GOAL | Locate the word "joints" in the data below, then copy every line that holds it.
===
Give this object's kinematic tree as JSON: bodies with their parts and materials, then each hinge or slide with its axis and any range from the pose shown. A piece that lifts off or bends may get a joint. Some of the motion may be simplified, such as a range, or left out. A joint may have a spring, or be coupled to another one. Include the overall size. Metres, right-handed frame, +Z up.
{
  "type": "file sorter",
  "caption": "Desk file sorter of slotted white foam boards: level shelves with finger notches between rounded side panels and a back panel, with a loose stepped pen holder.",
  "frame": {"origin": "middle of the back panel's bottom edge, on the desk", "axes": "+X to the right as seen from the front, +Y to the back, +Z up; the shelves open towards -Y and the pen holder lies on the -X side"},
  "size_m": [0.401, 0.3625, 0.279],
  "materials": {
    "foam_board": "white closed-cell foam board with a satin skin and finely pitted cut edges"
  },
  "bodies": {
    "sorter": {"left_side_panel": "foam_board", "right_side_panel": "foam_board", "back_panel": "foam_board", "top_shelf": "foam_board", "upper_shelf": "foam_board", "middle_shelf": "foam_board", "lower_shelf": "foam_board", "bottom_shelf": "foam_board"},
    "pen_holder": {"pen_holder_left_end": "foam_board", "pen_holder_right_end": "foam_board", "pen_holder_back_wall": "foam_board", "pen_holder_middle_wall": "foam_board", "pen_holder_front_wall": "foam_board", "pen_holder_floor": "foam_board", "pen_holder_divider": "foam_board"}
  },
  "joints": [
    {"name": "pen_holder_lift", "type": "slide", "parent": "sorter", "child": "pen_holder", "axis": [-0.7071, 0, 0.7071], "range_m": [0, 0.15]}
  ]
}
===
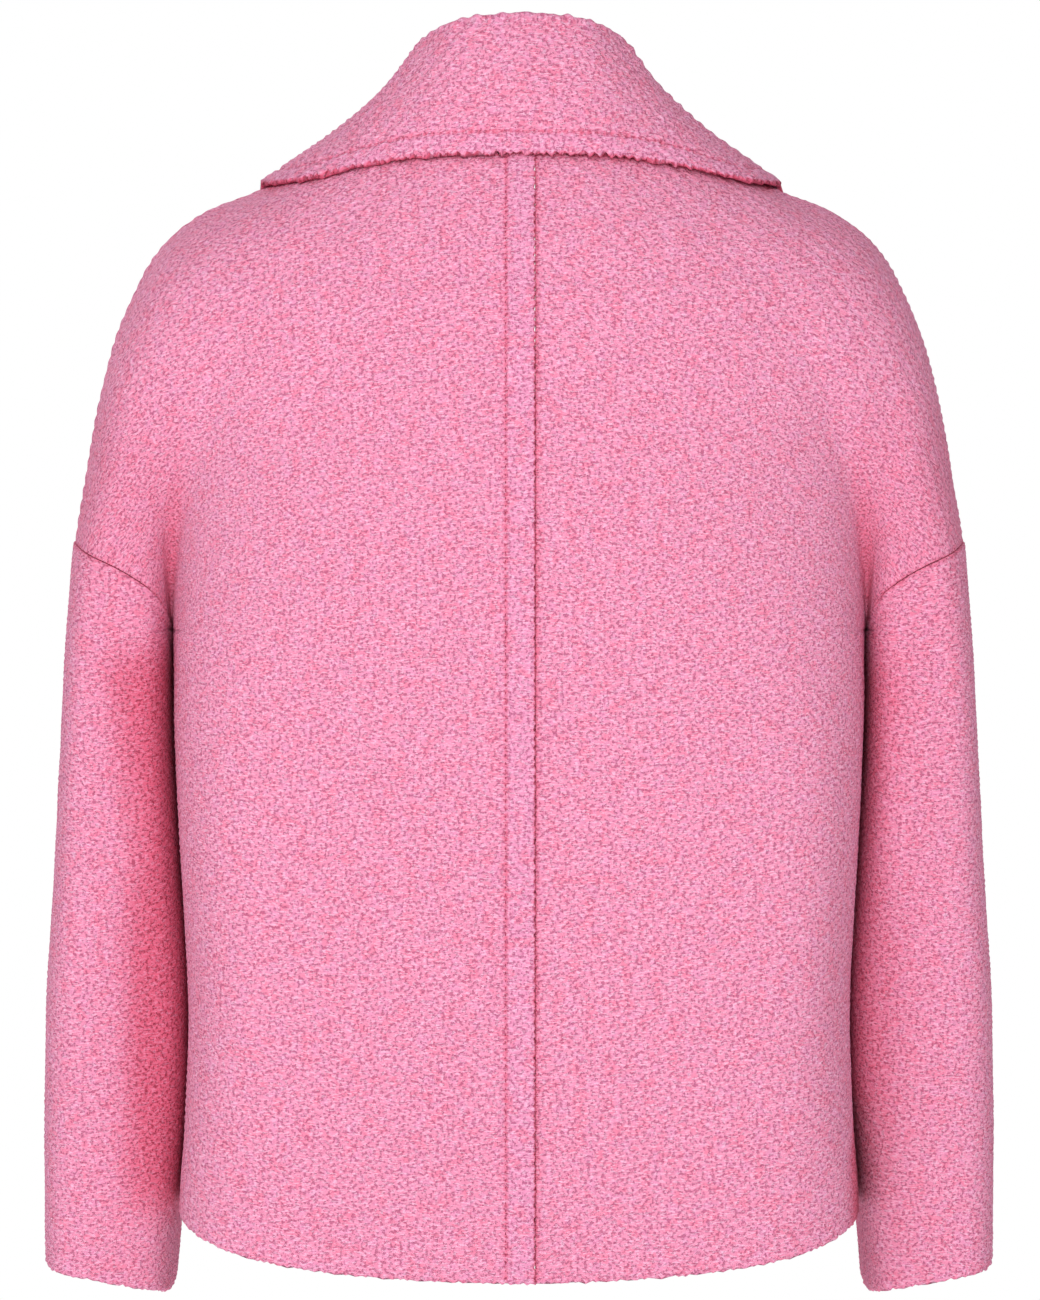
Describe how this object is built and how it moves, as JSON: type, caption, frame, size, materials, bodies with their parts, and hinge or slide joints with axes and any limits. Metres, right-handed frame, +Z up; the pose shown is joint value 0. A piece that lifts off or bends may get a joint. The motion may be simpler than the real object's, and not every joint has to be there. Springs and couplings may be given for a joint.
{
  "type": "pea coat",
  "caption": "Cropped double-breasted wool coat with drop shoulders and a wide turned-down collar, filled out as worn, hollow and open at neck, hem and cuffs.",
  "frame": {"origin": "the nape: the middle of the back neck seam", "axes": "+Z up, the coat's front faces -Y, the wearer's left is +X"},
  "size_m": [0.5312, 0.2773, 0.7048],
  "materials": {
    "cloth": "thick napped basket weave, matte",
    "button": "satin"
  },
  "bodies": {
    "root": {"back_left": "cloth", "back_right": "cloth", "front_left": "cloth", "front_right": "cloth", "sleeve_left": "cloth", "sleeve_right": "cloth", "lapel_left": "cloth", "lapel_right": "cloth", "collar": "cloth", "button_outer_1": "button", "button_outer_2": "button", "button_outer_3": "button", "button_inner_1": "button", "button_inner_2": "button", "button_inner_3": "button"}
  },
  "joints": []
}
===
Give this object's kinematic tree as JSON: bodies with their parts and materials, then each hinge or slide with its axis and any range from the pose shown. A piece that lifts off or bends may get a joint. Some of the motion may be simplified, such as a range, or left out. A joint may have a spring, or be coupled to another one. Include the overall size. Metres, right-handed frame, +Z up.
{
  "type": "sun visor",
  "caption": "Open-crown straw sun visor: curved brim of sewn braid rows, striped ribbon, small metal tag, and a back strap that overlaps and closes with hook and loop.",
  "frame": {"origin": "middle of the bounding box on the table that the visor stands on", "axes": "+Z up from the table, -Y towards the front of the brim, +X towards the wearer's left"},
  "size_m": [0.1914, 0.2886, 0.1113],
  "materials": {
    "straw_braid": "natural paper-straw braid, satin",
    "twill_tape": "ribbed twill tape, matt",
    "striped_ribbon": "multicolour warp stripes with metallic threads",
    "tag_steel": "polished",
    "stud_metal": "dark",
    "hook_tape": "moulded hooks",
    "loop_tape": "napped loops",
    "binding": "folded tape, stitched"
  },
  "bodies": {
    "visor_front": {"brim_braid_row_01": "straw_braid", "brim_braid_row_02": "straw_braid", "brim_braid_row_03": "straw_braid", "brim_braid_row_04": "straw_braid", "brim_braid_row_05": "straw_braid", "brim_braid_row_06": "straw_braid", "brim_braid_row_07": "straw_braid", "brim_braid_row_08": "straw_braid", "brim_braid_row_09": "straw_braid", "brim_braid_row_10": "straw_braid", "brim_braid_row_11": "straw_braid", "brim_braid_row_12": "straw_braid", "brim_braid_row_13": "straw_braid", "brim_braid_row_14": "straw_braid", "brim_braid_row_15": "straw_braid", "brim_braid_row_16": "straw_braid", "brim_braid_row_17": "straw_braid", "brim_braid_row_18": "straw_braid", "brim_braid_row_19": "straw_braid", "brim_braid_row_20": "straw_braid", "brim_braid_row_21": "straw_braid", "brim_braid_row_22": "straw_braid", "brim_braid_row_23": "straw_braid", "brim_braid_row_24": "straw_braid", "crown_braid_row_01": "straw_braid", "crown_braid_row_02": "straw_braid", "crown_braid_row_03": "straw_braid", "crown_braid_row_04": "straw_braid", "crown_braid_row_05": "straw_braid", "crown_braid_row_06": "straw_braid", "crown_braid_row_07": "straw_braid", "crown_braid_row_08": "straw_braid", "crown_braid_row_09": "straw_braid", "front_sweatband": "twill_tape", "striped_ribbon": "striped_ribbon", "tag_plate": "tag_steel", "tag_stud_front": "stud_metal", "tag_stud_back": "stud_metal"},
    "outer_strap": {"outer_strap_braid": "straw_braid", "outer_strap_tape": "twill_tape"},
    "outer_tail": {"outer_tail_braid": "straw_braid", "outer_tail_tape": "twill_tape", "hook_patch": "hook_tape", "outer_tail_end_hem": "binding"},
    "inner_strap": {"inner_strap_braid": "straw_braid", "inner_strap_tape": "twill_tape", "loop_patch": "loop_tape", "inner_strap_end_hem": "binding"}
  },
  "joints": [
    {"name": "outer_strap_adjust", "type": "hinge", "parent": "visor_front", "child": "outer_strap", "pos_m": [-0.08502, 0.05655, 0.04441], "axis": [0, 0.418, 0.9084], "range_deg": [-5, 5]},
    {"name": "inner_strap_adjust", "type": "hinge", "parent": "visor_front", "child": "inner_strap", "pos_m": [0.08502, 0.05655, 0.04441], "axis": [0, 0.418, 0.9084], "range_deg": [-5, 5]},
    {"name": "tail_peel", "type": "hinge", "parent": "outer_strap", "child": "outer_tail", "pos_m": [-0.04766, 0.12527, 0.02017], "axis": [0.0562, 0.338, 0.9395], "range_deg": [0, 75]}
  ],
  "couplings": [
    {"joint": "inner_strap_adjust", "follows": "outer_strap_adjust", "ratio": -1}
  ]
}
===
THE ANSWER |
  "joints": [
Describe how this object is built and how it moves, as JSON: type, caption, frame, size, materials, bodies with their parts, and hinge or slide joints with axes and any limits. Metres, right-handed frame, +Z up; the pose shown is joint value 0. A piece that lifts off or bends may get a joint. The motion may be simpler than the real object's, and not every joint has to be there. Springs and couplings may be given for a joint.
  "joints": []
  "joints": [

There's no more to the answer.